Whether in conflict or everyday conversation, life presents us with plenty of instances where we feel we could have asserted ourselves more. Whether we fail to see our feelings have merit, or do not wish to make waves with others – we often get intimidated when standing up for ourselves. What can we do to avoid this kind of remorse?  What stands in our way from standing up for ourselves? 

What does it take to stand up and speak out? How do we do it effectively? Is there a right and wrong way to stand up for yourself? Timing is important. Will our point be heard? Will we be understood? At the end of the day, what are we trying to get out of being assertive? Are we allowing ourselves the opportunity to learn something new about our position or possibly change our mind?
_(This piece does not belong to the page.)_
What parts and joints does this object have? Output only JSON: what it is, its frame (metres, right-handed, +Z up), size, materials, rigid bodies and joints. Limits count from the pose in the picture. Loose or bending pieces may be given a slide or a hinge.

Can we assess the situation and decide if the risks are worth the battle? What is our self-esteem worth?
 
Imagine... having your point of view valued and understood.
 
From Pondering to Practice
 
Group Activity:
 
Try This – A Side / B Side
 
Choose a fun topic that can have an “A side” and a “B side.” Some examples: Chocolate: Milk vs. Dark, Baseball: Cubs vs. White Socks, Food: Mexican vs. Italian, Seasons: Fall vs. Spring, Drinks: Coke vs. Sprite
 
Find a partner and decide who will take the “A side” and who will take the “B side.” Spend a few minutes sharing your stance on each side and then switch. If you took a stand for the “A side” switch to the “B side.”
 
- Practice how you can share your point of view objectively without aggression or emotion. Notice this is about sharing and not about arguing.
- What does this teach us about taking a stand, listening to others and feeling valued and understood?
 
Individual Reflection:
 
- What does it look like when you stand up for yourself?
- What stands in your way at times from standing up and speaking out?
    - How do you get around these obstacles?
- When are you standing up for yourself and when are you grandstanding?
    - What is the relationship humility has to this kind of assertiveness?
 
“He who trims himself to suit everyone will soon whittle himself away.”